Parallel - I am not interested in this one at this time, but I agree we
needed a scheme like this in PHC.  If we're almost sure it will be
standardized e.g. by NIST, and no other PHC winner would be, then that's
a reason to select it as a winner.  Will it mostly replace PBKDF2 even
if not standardized by any established organization?  Will being a PHC
winner be good enough for that?  Maybe.  Is Parallel's simplicity alone
worth making it a winner, for those users who would not implement
anything more complex properly or at all?  We need to discuss this.

Pufferfish - might be more suitable than battcrypt and possibly than
POMELO in a rather narrow yet important range of m_cost, perhaps from
8 KB to ~1 MB.  Is this worth selecting it as a winner?  I'm not sure.
I think it loses to battcrypt or/and to POMELO at larger sizes.  Also,
even if POMELO loses to Pufferfish at anti-GPU at low memory currently
(although it appears to be OK so far), I guess it may be tweaked not to
lose during my proposed standardization and tweaking-by-panel phase.
OTOH, Pufferfish could also use some minor improvements.

This most likely gives us between 3 (Catena, Lyra2 or POMELO or yescrypt,
Makwa) and 7 winners (s/or/and/ and add battcrypt and Pufferfish).

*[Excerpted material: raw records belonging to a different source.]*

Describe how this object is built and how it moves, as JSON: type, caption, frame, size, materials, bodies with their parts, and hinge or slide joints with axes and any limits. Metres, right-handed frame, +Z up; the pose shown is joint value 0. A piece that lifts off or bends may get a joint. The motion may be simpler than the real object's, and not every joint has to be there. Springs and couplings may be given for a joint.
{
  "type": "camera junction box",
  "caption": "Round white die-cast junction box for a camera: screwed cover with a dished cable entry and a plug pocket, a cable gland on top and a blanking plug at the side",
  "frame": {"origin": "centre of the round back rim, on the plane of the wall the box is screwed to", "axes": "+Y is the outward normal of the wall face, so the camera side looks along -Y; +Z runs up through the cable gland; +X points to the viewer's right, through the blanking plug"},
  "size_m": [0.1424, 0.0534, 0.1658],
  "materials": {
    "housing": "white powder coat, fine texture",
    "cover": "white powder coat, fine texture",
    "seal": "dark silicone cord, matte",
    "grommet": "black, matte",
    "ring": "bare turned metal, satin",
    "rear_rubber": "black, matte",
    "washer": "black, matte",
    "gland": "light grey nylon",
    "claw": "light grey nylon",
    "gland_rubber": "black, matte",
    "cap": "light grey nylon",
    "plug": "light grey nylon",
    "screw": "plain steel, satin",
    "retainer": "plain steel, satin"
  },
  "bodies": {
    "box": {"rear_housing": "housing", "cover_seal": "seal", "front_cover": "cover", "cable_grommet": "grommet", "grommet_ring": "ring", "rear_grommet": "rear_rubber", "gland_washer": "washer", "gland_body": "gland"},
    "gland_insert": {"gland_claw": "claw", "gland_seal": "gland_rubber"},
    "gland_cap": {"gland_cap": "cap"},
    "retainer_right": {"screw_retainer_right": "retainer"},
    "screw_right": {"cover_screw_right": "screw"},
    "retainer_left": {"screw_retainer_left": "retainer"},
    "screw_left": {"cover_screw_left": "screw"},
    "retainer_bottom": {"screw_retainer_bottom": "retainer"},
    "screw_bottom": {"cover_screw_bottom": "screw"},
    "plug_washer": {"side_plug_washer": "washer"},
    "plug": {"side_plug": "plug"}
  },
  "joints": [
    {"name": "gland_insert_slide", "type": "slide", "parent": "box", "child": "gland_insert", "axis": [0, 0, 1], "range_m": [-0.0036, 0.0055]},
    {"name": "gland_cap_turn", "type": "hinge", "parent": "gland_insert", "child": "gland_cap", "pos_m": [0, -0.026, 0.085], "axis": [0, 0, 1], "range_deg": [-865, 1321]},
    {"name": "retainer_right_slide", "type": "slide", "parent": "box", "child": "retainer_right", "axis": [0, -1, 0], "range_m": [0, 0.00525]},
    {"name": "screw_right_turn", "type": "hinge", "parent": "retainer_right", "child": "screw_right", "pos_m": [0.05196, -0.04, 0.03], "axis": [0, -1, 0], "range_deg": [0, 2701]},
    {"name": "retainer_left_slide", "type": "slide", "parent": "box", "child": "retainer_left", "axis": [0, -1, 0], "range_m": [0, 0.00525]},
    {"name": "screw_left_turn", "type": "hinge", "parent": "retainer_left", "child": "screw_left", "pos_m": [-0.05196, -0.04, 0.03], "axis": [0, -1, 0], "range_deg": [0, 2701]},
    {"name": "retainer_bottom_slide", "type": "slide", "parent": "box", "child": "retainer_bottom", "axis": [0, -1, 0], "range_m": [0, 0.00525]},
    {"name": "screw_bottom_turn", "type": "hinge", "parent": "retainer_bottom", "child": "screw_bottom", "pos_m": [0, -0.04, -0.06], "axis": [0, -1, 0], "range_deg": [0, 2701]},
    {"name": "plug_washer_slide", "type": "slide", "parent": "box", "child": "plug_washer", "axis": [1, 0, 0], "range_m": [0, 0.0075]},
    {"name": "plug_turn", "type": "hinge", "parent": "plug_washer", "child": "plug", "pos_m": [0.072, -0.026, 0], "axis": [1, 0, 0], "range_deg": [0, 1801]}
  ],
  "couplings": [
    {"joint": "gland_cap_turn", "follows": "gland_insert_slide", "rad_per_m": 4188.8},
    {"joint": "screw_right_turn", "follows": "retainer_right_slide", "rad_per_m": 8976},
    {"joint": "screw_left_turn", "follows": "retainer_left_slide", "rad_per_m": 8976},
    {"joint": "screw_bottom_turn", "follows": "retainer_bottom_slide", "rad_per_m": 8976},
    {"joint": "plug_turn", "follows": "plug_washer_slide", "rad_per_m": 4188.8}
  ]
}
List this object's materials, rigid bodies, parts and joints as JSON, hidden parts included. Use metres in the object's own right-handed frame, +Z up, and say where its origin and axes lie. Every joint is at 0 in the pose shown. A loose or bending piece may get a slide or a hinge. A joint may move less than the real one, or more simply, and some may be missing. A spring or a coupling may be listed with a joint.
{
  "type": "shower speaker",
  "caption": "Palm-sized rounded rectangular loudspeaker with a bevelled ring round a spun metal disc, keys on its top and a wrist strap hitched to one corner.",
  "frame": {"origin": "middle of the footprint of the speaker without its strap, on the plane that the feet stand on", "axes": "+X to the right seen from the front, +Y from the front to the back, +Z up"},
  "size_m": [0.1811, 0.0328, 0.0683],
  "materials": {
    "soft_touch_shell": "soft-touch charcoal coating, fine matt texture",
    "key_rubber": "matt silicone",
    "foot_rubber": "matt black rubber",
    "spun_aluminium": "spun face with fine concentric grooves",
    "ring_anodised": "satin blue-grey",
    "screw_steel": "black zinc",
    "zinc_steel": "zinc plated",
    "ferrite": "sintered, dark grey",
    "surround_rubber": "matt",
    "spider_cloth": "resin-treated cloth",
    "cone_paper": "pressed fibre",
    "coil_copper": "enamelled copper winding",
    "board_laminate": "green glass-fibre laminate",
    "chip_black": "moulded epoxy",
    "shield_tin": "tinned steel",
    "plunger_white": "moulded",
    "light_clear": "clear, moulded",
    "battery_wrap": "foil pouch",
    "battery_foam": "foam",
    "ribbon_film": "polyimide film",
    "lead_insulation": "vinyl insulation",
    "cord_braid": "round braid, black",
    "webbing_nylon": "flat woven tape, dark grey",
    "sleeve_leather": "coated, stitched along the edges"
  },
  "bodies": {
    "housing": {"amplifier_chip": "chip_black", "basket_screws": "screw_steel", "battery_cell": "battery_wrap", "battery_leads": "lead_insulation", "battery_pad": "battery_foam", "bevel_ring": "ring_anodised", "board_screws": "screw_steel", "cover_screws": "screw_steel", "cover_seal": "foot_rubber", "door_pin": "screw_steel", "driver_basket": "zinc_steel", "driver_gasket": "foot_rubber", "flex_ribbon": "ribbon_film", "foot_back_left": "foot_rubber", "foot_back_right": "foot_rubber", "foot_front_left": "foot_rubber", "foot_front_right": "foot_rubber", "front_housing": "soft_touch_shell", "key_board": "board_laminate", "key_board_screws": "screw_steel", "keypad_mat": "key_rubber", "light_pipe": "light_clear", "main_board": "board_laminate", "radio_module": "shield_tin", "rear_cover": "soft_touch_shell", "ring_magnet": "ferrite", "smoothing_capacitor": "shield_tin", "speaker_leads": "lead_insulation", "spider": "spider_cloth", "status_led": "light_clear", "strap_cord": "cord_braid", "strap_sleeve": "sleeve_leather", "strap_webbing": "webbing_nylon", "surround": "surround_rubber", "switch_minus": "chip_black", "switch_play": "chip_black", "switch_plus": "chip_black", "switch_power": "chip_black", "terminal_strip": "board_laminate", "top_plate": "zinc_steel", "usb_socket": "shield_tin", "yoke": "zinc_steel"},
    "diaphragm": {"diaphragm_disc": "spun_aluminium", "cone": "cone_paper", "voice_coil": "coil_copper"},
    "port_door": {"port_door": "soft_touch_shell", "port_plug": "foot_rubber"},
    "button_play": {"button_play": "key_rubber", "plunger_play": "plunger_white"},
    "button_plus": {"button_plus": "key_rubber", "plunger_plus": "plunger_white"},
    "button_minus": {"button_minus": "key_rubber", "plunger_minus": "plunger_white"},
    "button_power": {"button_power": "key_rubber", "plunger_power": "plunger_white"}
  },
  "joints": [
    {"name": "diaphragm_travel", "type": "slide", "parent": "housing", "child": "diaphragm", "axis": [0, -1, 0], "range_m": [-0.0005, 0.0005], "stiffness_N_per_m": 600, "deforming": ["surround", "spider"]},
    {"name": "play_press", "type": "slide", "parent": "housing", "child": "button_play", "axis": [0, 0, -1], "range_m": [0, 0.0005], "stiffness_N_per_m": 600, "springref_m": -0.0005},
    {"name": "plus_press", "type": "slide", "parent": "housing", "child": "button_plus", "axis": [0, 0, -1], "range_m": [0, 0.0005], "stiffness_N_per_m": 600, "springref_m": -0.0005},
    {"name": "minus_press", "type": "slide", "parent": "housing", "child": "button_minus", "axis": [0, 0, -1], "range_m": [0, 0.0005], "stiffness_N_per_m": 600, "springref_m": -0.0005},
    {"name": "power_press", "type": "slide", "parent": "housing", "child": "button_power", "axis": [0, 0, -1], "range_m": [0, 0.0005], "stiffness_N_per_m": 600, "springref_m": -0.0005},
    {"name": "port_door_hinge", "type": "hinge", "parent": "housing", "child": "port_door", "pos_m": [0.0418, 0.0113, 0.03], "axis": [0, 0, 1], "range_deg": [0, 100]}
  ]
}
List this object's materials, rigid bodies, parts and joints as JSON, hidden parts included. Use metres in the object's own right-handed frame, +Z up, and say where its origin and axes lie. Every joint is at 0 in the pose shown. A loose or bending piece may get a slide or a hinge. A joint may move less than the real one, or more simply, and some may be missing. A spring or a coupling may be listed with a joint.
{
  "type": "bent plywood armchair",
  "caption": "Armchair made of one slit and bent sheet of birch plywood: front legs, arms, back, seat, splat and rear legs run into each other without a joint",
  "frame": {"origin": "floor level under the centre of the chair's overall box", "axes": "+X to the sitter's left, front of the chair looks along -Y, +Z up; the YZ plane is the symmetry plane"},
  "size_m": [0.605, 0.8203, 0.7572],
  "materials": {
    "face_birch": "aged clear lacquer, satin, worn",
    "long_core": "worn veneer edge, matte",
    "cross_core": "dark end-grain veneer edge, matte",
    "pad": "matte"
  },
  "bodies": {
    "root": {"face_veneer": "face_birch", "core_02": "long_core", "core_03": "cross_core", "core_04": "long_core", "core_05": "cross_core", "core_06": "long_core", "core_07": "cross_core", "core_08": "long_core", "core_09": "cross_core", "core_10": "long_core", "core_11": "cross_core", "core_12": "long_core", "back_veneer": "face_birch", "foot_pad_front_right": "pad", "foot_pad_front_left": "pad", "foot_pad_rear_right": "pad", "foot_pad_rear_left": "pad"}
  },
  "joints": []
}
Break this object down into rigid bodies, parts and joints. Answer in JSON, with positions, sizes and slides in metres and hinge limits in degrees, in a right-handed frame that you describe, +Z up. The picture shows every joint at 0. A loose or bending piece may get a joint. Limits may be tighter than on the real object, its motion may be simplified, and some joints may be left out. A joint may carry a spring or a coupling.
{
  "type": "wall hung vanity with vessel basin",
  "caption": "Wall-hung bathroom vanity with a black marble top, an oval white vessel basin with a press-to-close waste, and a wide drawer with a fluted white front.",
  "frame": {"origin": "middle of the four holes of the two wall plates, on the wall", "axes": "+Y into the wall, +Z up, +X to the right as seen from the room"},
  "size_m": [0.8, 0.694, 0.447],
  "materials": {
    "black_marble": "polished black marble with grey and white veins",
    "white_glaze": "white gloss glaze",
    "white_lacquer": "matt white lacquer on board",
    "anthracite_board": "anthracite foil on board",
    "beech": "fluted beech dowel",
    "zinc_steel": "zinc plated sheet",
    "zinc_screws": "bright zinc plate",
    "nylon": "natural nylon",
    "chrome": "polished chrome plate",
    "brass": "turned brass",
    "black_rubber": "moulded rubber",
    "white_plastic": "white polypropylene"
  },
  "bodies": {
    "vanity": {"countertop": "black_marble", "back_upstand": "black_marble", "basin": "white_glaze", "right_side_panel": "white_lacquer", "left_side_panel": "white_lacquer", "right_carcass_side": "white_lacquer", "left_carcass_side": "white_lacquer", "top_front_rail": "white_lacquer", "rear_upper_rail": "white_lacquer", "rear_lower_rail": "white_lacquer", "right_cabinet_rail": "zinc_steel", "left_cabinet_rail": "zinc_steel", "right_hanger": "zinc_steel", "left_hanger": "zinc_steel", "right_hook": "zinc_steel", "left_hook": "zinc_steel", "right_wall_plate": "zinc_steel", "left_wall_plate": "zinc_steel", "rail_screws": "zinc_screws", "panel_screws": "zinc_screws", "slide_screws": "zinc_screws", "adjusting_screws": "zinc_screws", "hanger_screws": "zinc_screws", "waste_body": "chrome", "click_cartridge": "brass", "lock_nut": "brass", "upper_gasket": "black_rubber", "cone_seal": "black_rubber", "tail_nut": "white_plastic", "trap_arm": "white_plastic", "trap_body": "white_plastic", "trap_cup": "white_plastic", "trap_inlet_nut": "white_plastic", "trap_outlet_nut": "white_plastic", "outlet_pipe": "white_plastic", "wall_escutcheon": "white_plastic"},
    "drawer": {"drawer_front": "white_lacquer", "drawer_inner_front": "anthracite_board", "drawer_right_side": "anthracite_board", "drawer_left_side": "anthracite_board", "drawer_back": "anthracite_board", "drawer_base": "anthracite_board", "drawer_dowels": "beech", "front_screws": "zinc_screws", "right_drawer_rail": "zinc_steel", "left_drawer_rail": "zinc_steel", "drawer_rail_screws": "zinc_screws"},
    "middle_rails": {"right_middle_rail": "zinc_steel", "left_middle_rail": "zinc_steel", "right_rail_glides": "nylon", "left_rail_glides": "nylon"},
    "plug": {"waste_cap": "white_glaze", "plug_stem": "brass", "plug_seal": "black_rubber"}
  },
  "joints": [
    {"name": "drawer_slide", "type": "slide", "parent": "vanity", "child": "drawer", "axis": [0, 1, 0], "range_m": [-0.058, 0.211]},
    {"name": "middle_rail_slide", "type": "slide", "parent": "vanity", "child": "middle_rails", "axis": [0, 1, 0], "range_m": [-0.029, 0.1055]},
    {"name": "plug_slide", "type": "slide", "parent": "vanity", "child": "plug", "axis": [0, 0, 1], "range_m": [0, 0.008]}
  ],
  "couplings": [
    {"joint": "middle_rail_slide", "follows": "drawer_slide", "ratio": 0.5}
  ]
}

Argon and Parallel are not on my preferred list of winners, but having
Parallel would make (more) sense to me.

Almost all finalists are in need of having their submission packages
improved before we possibly encourage their use.  For many, it's the
big-endian support.  For yescrypt, the specification document needs
significant improvements.

I wanted to avoid even mentioning yescrypt here, but I could not because
then I'd have to say that Lyra2 and/or POMELO should or should not be a
winner unconditionally, which isn't my true opinion.